▶ _Work to do_
Set down the whole listing verbatim.

Records that describe objects
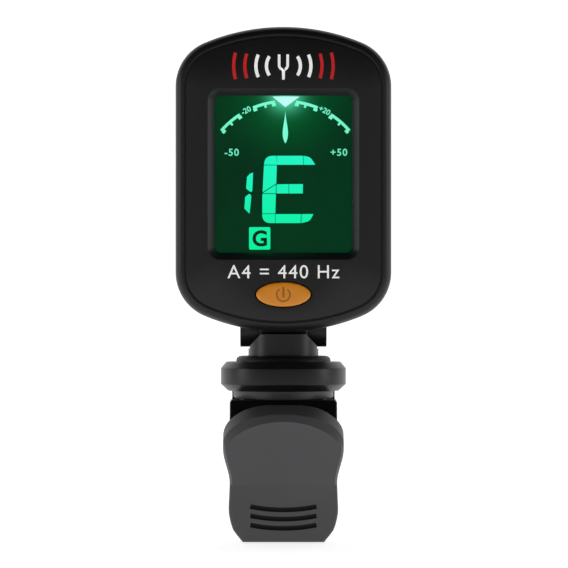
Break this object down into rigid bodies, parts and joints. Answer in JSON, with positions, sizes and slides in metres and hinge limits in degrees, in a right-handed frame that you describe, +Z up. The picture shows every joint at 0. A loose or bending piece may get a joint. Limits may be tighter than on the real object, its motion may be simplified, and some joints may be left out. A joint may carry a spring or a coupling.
{
  "type": "clip on tuner",
  "caption": "Clip-on instrument tuner: a sprung jaw clip with rubber pads carries a swivelling, tilting head with a lit display and a power button.",
  "frame": {"origin": "middle of the grip, between the two rubber pads", "axes": "+Z up along the head's height, the display faces -Y, +X to the viewer's right"},
  "size_m": [0.037, 0.0323, 0.088],
  "materials": {
    "case_black": "fine satin moulding, near black",
    "lever_grey": "satin moulding, dark grey",
    "clip_black": "satin moulding, near black",
    "button_orange": "smooth orange button",
    "lens_clear": "clear window",
    "display_green": "dark green display with bright green signs",
    "frame_white": "white moulding",
    "led_yellow": "small light-emitting chips",
    "elastomer": "striped elastomer connector",
    "board_green": "circuit board with solder mask",
    "epoxy_black": "epoxy drop and chip bodies",
    "steel": "plain steel",
    "nickel": "nickel-plated steel",
    "brass_disc": "thin brass disc with a ceramic face",
    "wire_red": "insulated hook-up wire",
    "nylon_white": "white nylon",
    "pad_rubber": "matt black rubber"
  },
  "bodies": {
    "clip": {"clip_body": "clip_black", "rear_pad": "pad_rubber", "pivot_pin": "steel", "torsion_spring": "steel", "swivel_housing": "clip_black", "spring_washer": "steel", "hub_screws": "steel", "dust_ring": "pad_rubber"},
    "lever": {"front_lever": "lever_grey", "front_pad": "pad_rubber"},
    "stem": {"stem": "clip_black"},
    "head": {"front_case": "case_black", "rear_case": "case_black", "window_lens": "lens_clear", "lcd_glass": "display_green", "lcd_frame": "frame_white", "backlight_panel": "frame_white", "backlight_leds": "led_yellow", "zebra_strip": "elastomer", "circuit_board": "board_green", "controller_blob": "epoxy_black", "crystal": "nickel", "board_components": "epoxy_black", "tact_switch": "steel", "battery": "nickel", "contact_positive": "nickel", "contact_negative": "nickel", "piezo_sensor": "brass_disc", "piezo_wires": "wire_red", "case_screws": "steel", "tilt_pin": "steel", "hinge_washers": "nylon_white"},
    "door": {"battery_door": "case_black"},
    "button": {"power_button": "button_orange"},
    "plunger": {"switch_plunger": "nylon_white"}
  },
  "joints": [
    {"name": "jaw_open", "type": "hinge", "parent": "clip", "child": "lever", "pos_m": [0, 0, 0.013], "axis": [-1, 0, 0], "range_deg": [0, 46], "stiffness_Nm_per_rad": 0.05, "springref_deg": -45.84, "deforming": ["torsion_spring"]},
    {"name": "swivel_turn", "type": "hinge", "parent": "clip", "child": "stem", "pos_m": [0, 0.009, 0.0235], "axis": [0, 0, 1], "continuous": true},
    {"name": "head_tilt", "type": "hinge", "parent": "stem", "child": "head", "pos_m": [0, 0.0105, 0.03145], "axis": [-1, 0, 0], "range_deg": [0, 90]},
    {"name": "button_press", "type": "slide", "parent": "head", "child": "button", "axis": [0, 1, 0], "range_m": [0, 0.0003], "stiffness_N_per_m": 600, "springref_m": -0.0005},
    {"name": "plunger_press", "type": "slide", "parent": "head", "child": "plunger", "axis": [0, 1, 0], "range_m": [0, 0.0003]},
    {"name": "door_open", "type": "hinge", "parent": "head", "child": "door", "pos_m": [0, 0.0134, 0.045], "axis": [-1, 0, 0], "range_deg": [0, 50]}
  ],
  "couplings": [
    {"joint": "plunger_press", "follows": "button_press", "ratio": 1}
  ]
}
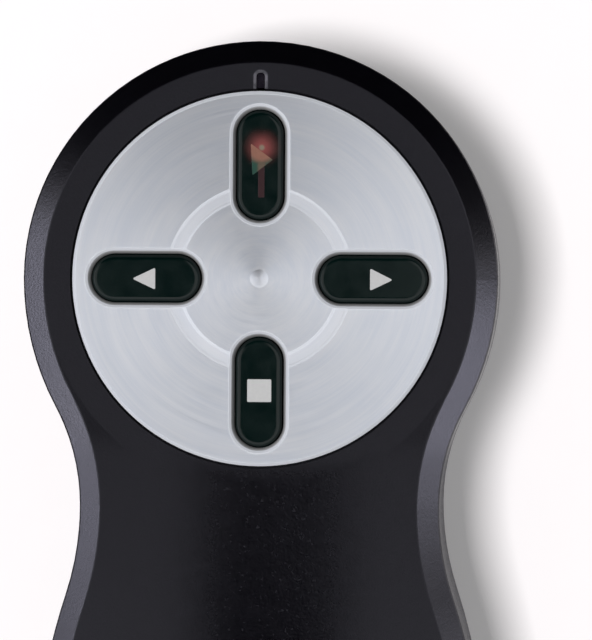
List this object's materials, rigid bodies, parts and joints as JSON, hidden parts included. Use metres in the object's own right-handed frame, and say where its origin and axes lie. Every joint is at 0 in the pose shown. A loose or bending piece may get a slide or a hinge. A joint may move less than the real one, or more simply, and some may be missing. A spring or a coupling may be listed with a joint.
{
  "type": "wireless presentation clicker",
  "caption": "Hand-held presentation clicker with a round metal faceplate, face buttons, laser, battery door and stored radio receiver.",
  "frame": {"origin": "middle of the flat back, under the middle of the case's length and width", "axes": "+X to the right of someone who looks at the face, +Y from the tail to the laser in the head, +Z out of the face"},
  "size_m": [0.042, 0.118, 0.0257],
  "materials": {
    "shell": "fine satin texture, black",
    "receiver_shell": "fine satin texture, black",
    "chassis": "satin, dark grey",
    "faceplate": "spun, clear anodised",
    "button": "satin gloss, smoked black",
    "switch": "satin black",
    "stem": "satin white",
    "board": "green solder mask",
    "chip": "moulded black",
    "crystal": "satin",
    "led": "clear",
    "indicator_lens": "smoked, glossy",
    "laser_brass": "turned",
    "laser_lens": "clear",
    "laser_window": "dark red, glossy",
    "cell": null,
    "contact": "nickel plated",
    "screw": "black zinc",
    "plug": "nickel plated",
    "blade": "moulded black",
    "finger": "gold plated",
    "capacitor": "fired ceramic with tinned ends"
  },
  "bodies": {
    "case": {"top_shell": "shell", "bottom_shell": "shell", "faceplate": "faceplate", "circuit_board": "board", "radio_chip": "chip", "crystal": "crystal", "capacitors": "capacitor", "indicator_led": "led", "indicator_lens": "indicator_lens", "laser_barrel": "laser_brass", "laser_lens": "laser_lens", "laser_window": "laser_window", "battery_chassis": "chassis", "battery_left": "cell", "battery_right": "cell", "contact_positive": "contact", "contact_negative": "contact", "contact_bridge": "contact", "spring_left": "contact", "spring_right": "contact", "case_screws": "screw", "switch_laser": "switch", "switch_forward": "switch", "switch_back": "switch", "switch_stop": "switch"},
    "battery_door": {"battery_door": "shell"},
    "receiver": {"receiver_body": "receiver_shell", "receiver_cap": "shell", "receiver_plug": "plug", "receiver_blade": "blade", "receiver_board": "board", "receiver_fingers": "finger"},
    "laser_button": {"button_laser": "button", "stem_laser": "stem"},
    "forward_button": {"button_forward": "button", "stem_forward": "stem"},
    "back_button": {"button_back": "button", "stem_back": "stem"},
    "stop_button": {"button_stop": "button", "stem_stop": "stem"}
  },
  "joints": [
    {"name": "laser_press", "type": "slide", "parent": "case", "child": "laser_button", "axis": [0, 0, -1], "range_m": [0, 0.0006], "stiffness_N_per_m": 3000},
    {"name": "forward_press", "type": "slide", "parent": "case", "child": "forward_button", "axis": [0, 0, -1], "range_m": [0, 0.0006], "stiffness_N_per_m": 3000},
    {"name": "back_press", "type": "slide", "parent": "case", "child": "back_button", "axis": [0, 0, -1], "range_m": [0, 0.0006], "stiffness_N_per_m": 3000},
    {"name": "stop_press", "type": "slide", "parent": "case", "child": "stop_button", "axis": [0, 0, -1], "range_m": [0, 0.0006], "stiffness_N_per_m": 3000},
    {"name": "receiver_slide", "type": "slide", "parent": "case", "child": "receiver", "axis": [0, -1, 0], "range_m": [0, 0.06]},
    {"name": "door_slide", "type": "slide", "parent": "case", "child": "battery_door", "axis": [0, -1, 0], "range_m": [0, 0.068]}
  ]
}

▶ _The reply_
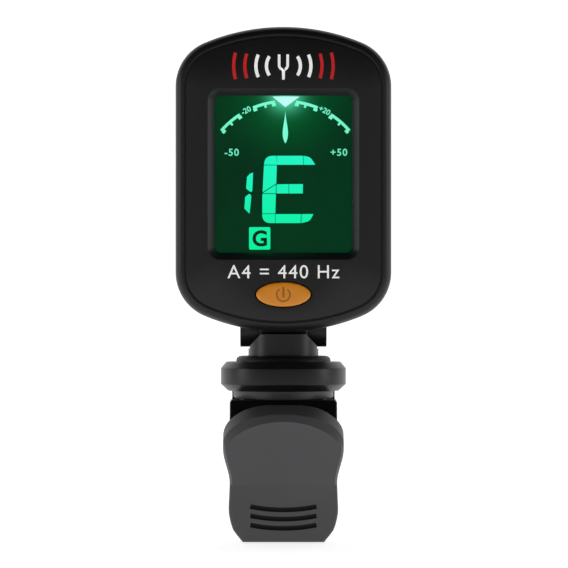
Break this object down into rigid bodies, parts and joints. Answer in JSON, with positions, sizes and slides in metres and hinge limits in degrees, in a right-handed frame that you describe, +Z up. The picture shows every joint at 0. A loose or bending piece may get a joint. Limits may be tighter than on the real object, its motion may be simplified, and some joints may be left out. A joint may carry a spring or a coupling.
{
  "type": "clip on tuner",
  "caption": "Clip-on instrument tuner: a sprung jaw clip with rubber pads carries a swivelling, tilting head with a lit display and a power button.",
  "frame": {"origin": "middle of the grip, between the two rubber pads", "axes": "+Z up along the head's height, the display faces -Y, +X to the viewer's right"},
  "size_m": [0.037, 0.0323, 0.088],
  "materials": {
    "case_black": "fine satin moulding, near black",
    "lever_grey": "satin moulding, dark grey",
    "clip_black": "satin moulding, near black",
    "button_orange": "smooth orange button",
    "lens_clear": "clear window",
    "display_green": "dark green display with bright green signs",
    "frame_white": "white moulding",
    "led_yellow": "small light-emitting chips",
    "elastomer": "striped elastomer connector",
    "board_green": "circuit board with solder mask",
    "epoxy_black": "epoxy drop and chip bodies",
    "steel": "plain steel",
    "nickel": "nickel-plated steel",
    "brass_disc": "thin brass disc with a ceramic face",
    "wire_red": "insulated hook-up wire",
    "nylon_white": "white nylon",
    "pad_rubber": "matt black rubber"
  },
  "bodies": {
    "clip": {"clip_body": "clip_black", "rear_pad": "pad_rubber", "pivot_pin": "steel", "torsion_spring": "steel", "swivel_housing": "clip_black", "spring_washer": "steel", "hub_screws": "steel", "dust_ring": "pad_rubber"},
    "lever": {"front_lever": "lever_grey", "front_pad": "pad_rubber"},
    "stem": {"stem": "clip_black"},
    "head": {"front_case": "case_black", "rear_case": "case_black", "window_lens": "lens_clear", "lcd_glass": "display_green", "lcd_frame": "frame_white", "backlight_panel": "frame_white", "backlight_leds": "led_yellow", "zebra_strip": "elastomer", "circuit_board": "board_green", "controller_blob": "epoxy_black", "crystal": "nickel", "board_components": "epoxy_black", "tact_switch": "steel", "battery": "nickel", "contact_positive": "nickel", "contact_negative": "nickel", "piezo_sensor": "brass_disc", "piezo_wires": "wire_red", "case_screws": "steel", "tilt_pin": "steel", "hinge_washers": "nylon_white"},
    "door": {"battery_door": "case_black"},
    "button": {"power_button": "button_orange"},
    "plunger": {"switch_plunger": "nylon_white"}
  },
  "joints": [
    {"name": "jaw_open", "type": "hinge", "parent": "clip", "child": "lever", "pos_m": [0, 0, 0.013], "axis": [-1, 0, 0], "range_deg": [0, 46], "stiffness_Nm_per_rad": 0.05, "springref_deg": -45.84, "deforming": ["torsion_spring"]},
    {"name": "swivel_turn", "type": "hinge", "parent": "clip", "child": "stem", "pos_m": [0, 0.009, 0.0235], "axis": [0, 0, 1], "continuous": true},
    {"name": "head_tilt", "type": "hinge", "parent": "stem", "child": "head", "pos_m": [0, 0.0105, 0.03145], "axis": [-1, 0, 0], "range_deg": [0, 90]},
    {"name": "button_press", "type": "slide", "parent": "head", "child": "button", "axis": [0, 1, 0], "range_m": [0, 0.0003], "stiffness_N_per_m": 600, "springref_m": -0.0005},
    {"name": "plunger_press", "type": "slide", "parent": "head", "child": "plunger", "axis": [0, 1, 0], "range_m": [0, 0.0003]},
    {"name": "door_open", "type": "hinge", "parent": "head", "child": "door", "pos_m": [0, 0.0134, 0.045], "axis": [-1, 0, 0], "range_deg": [0, 50]}
  ],
  "couplings": [
    {"joint": "plunger_press", "follows": "button_press", "ratio": 1}
  ]
}
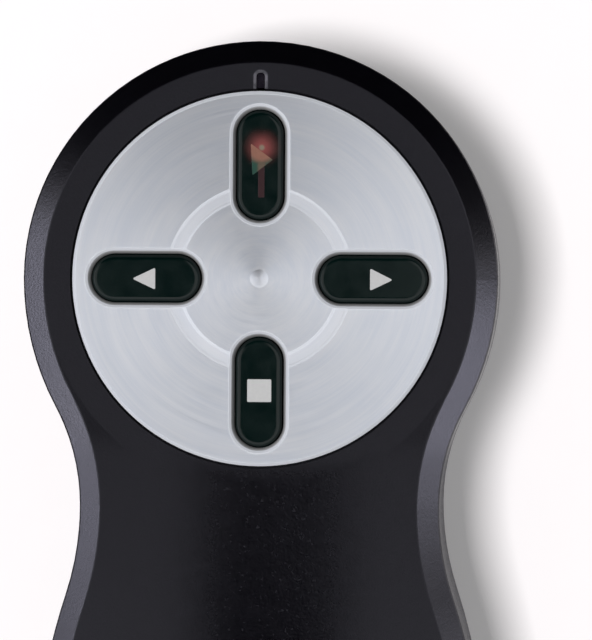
List this object's materials, rigid bodies, parts and joints as JSON, hidden parts included. Use metres in the object's own right-handed frame, and say where its origin and axes lie. Every joint is at 0 in the pose shown. A loose or bending piece may get a slide or a hinge. A joint may move less than the real one, or more simply, and some may be missing. A spring or a coupling may be listed with a joint.
{
  "type": "wireless presentation clicker",
  "caption": "Hand-held presentation clicker with a round metal faceplate, face buttons, laser, battery door and stored radio receiver.",
  "frame": {"origin": "middle of the flat back, under the middle of the case's length and width", "axes": "+X to the right of someone who looks at the face, +Y from the tail to the laser in the head, +Z out of the face"},
  "size_m": [0.042, 0.118, 0.0257],
  "materials": {
    "shell": "fine satin texture, black",
    "receiver_shell": "fine satin texture, black",
    "chassis": "satin, dark grey",
    "faceplate": "spun, clear anodised",
    "button": "satin gloss, smoked black",
    "switch": "satin black",
    "stem": "satin white",
    "board": "green solder mask",
    "chip": "moulded black",
    "crystal": "satin",
    "led": "clear",
    "indicator_lens": "smoked, glossy",
    "laser_brass": "turned",
    "laser_lens": "clear",
    "laser_window": "dark red, glossy",
    "cell": null,
    "contact": "nickel plated",
    "screw": "black zinc",
    "plug": "nickel plated",
    "blade": "moulded black",
    "finger": "gold plated",
    "capacitor": "fired ceramic with tinned ends"
  },
  "bodies": {
    "case": {"top_shell": "shell", "bottom_shell": "shell", "faceplate": "faceplate", "circuit_board": "board", "radio_chip": "chip", "crystal": "crystal", "capacitors": "capacitor", "indicator_led": "led", "indicator_lens": "indicator_lens", "laser_barrel": "laser_brass", "laser_lens": "laser_lens", "laser_window": "laser_window", "battery_chassis": "chassis", "battery_left": "cell", "battery_right": "cell", "contact_positive": "contact", "contact_negative": "contact", "contact_bridge": "contact", "spring_left": "contact", "spring_right": "contact", "case_screws": "screw", "switch_laser": "switch", "switch_forward": "switch", "switch_back": "switch", "switch_stop": "switch"},
    "battery_door": {"battery_door": "shell"},
    "receiver": {"receiver_body": "receiver_shell", "receiver_cap": "shell", "receiver_plug": "plug", "receiver_blade": "blade", "receiver_board": "board", "receiver_fingers": "finger"},
    "laser_button": {"button_laser": "button", "stem_laser": "stem"},
    "forward_button": {"button_forward": "button", "stem_forward": "stem"},
    "back_button": {"button_back": "button", "stem_back": "stem"},
    "stop_button": {"button_stop": "button", "stem_stop": "stem"}
  },
  "joints": [
    {"name": "laser_press", "type": "slide", "parent": "case", "child": "laser_button", "axis": [0, 0, -1], "range_m": [0, 0.0006], "stiffness_N_per_m": 3000},
    {"name": "forward_press", "type": "slide", "parent": "case", "child": "forward_button", "axis": [0, 0, -1], "range_m": [0, 0.0006], "stiffness_N_per_m": 3000},
    {"name": "back_press", "type": "slide", "parent": "case", "child": "back_button", "axis": [0, 0, -1], "range_m": [0, 0.0006], "stiffness_N_per_m": 3000},
    {"name": "stop_press", "type": "slide", "parent": "case", "child": "stop_button", "axis": [0, 0, -1], "range_m": [0, 0.0006], "stiffness_N_per_m": 3000},
    {"name": "receiver_slide", "type": "slide", "parent": "case", "child": "receiver", "axis": [0, -1, 0], "range_m": [0, 0.06]},
    {"name": "door_slide", "type": "slide", "parent": "case", "child": "battery_door", "axis": [0, -1, 0], "range_m": [0, 0.068]}
  ]
}